Já o Ministério dos Negócios Estrangeiros (MNE) considerou que a morte do embaixador José Cutileiro "deixa a diplomacia portuguesa muito mais pobre" e elogiou o "profissionalismo, dedicação e o modo como prestigiou o país".
"Nas várias missões que desempenhou, foi sempre um excecional servidor das causas e dos interesses de Portugal", lê-se numa mensagem divulgada pelo MNE no Twitter. "O seu profissionalismo e dedicação, o modo como prestigiou o país no estrangeiro e como ocupou importantes cargos internacionais, são um exemplo para todos os diplomatas", concluiu.
João Gomes Cravinho, ministro da Defesa e diplomata, recordou uma "das mentes mais brilhantes dos nossos tempos". "A generosidade intelectual era imensa; em cada uma das crónicas, através da prosa luminosa e do maravilhoso sentido de humor encontramos autênticas pérolas", escreveu o ministro no twitter.
Também Durão Barroso, antigo primeiro-ministro e antigo líder da Comissão Europeia, reagiu através desta rede social.
José Cutileiro entrou para a carreira diplomática em 1974, a convite de Mário Soares, como adido cultural na embaixada de Portugal em Londres, e exerceu numerosos cargos internacionais, entre os quais o de secretário-geral da União da Europa Ocidental (UEO), depois de ter presidido à conferência de paz para a ex-Jugoslávia (1992).
Casado e com um filho, José Cutileiro, irmão do escultor João Cutileiro, nasceu em Évora, a 20 de novembro de 1934.
O pai, médico, republicano e laico, enfrenta problemas políticos com o regime salazarista e opta por sair do país para integrar a Organização Mundial de Saúde (OMS), levando mulher e filhos, então adolescentes, a viver na Suíça, na Índia ou no Afeganistão, onde em 1952 foram os primeiros cidadãos portugueses, de que há registo, a viver no Afeganistão.
De volta a Lisboa, José Cutileiro inicia o curso de Arquitetura, depois de Medicina, mas acaba por abandonar os estudos e mudar-se para Inglaterra, onde se licencia em Antropologia Social pela Universidade de Oxford.
É neste país que faz o doutoramento e leciona na London School of Economics (1971-1974), até que, com a revolução do 25 de abril, é convidado para a carreira diplomática, passando por Londres, Moçambique ou o Conselho da Europa.

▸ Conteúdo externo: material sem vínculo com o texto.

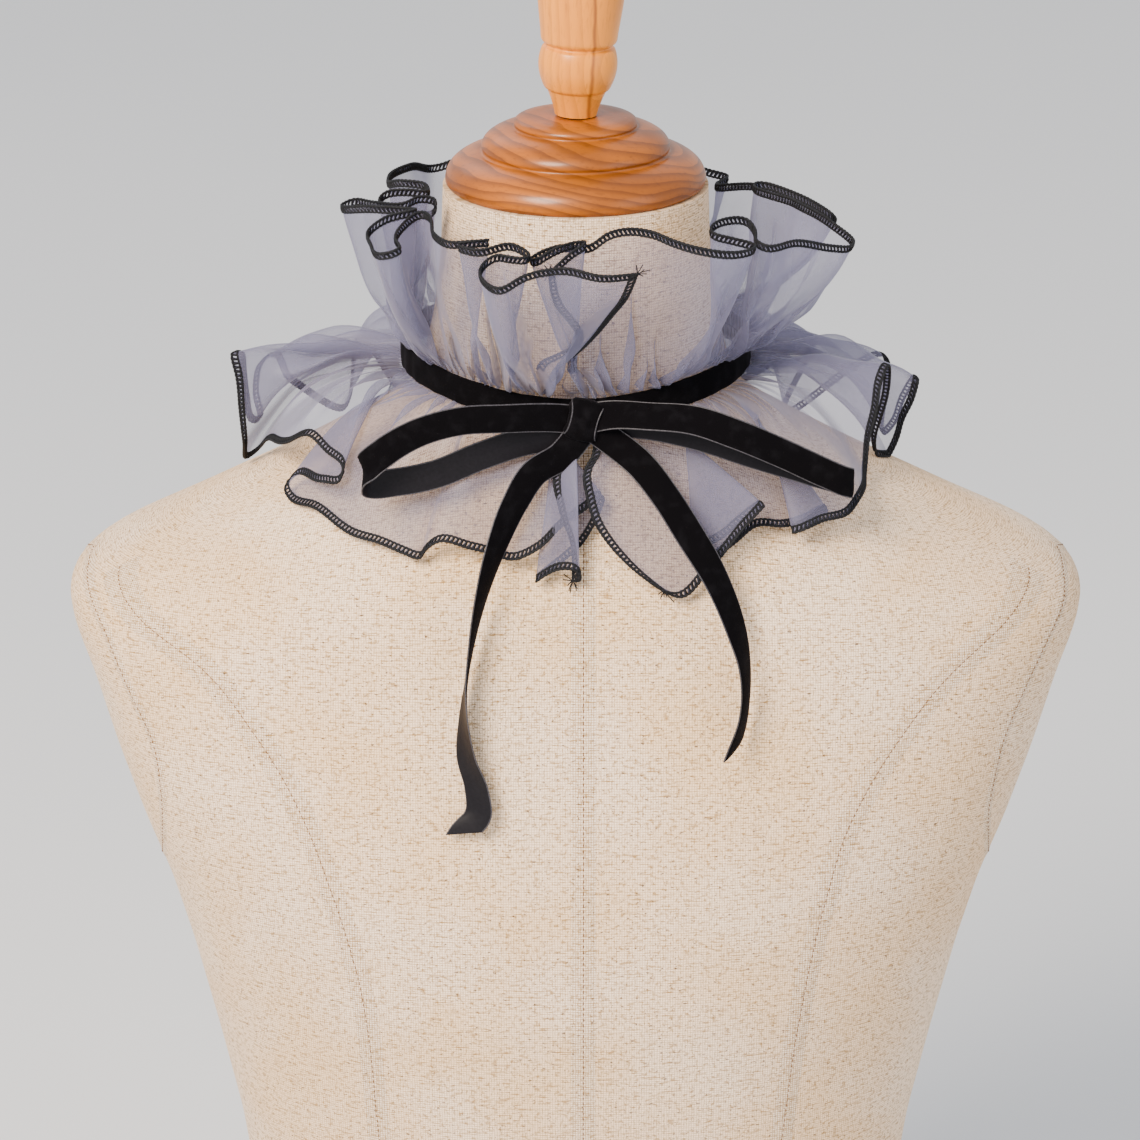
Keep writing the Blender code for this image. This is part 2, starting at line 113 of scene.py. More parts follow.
def smooth_line(table: Table, step: float) -> np.ndarray:
    """Run a smooth line through a table's rows.

    Args:
        table: rows whose first three columns are a place.
        step: how far apart the line's points are.

    Returns:
        Evenly spaced rows with the table's columns.
    """
    rows = np.array(table, float)
    keys = lengths_along(rows[:, :3])
    slopes = np.gradient(rows, keys, axis=0)
    fine = np.linspace(0.0, keys[-1], int(keys[-1] / step * 2.0) + 2)
    span = np.clip(np.searchsorted(keys, fine, side="right") - 1, 0, len(keys) - 2)
    width = (keys[span + 1] - keys[span])[:, None]
    share = ((fine - keys[span])[:, None]) / width
    line = ((2 * share**3 - 3 * share**2 + 1) * rows[span] + (3 * share**2 - 2 * share**3) * rows[span + 1]
            + (share**3 - 2 * share**2 + share) * width * slopes[span]
            + (share**3 - share**2) * width * slopes[span + 1])
    total = lengths_along(line[:, :3])[-1]
    return at_lengths(line, np.linspace(0.0, total, max(int(total / step), 2) + 1))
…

Segundo a mulher, José Cutileiro considerava a revolução do 25 de abril "o dia mais importante da sua vida", excetuando os momentos da vida pessoal.
Em 1987 volta a Lisboa para assumir a direção-geral de Negócios Político-Económicos, negociando nessa qualidade a adesão de Portugal à UEO, de que viria a ser secretário-geral entre 1994-1999, depois de, em 1992, ter sido coordenador da conferência de paz para a ex-Jugoslávia.
Pelo meio, foi embaixador na África do Sul, onde mudou a abordagem da diplomacia portuguesa em relação ao regime e, em 1990, foi recebido por Nelson Mandela 17 dias apenas depois daquele que viria a ser o primeiro Presidente sul-africano pós-apartheid ser libertado da prisão.
Definido pelos próximos como um verdadeiro "homem do mundo", José Cutileiro tornou-se um especialista em Balcãs, tendo sido nomeado, em 2001, Representante Especial da Comissão de Direitos Humanos das Nações Unidas para a Bósnia-Herzegovina e República Federal da Jugoslávia.
Ao longo dos anos, foi chamado a participar como conselheiro em presidências portuguesas da União Europeia (UE) e, em 2005, foi conselheiro político especial do presidente da Comissão Europeia José Manuel Durão Barroso.
Como escritor, publicou mais de uma dezena de obras, da poesia à crónica, passando pelo romance e por uma monografia de antropologia e livros de política internacional, além de crónicas na imprensa, designadamente no jornal Expresso, onde escrevia há vários anos "O Mundo dos Outros" e obituários.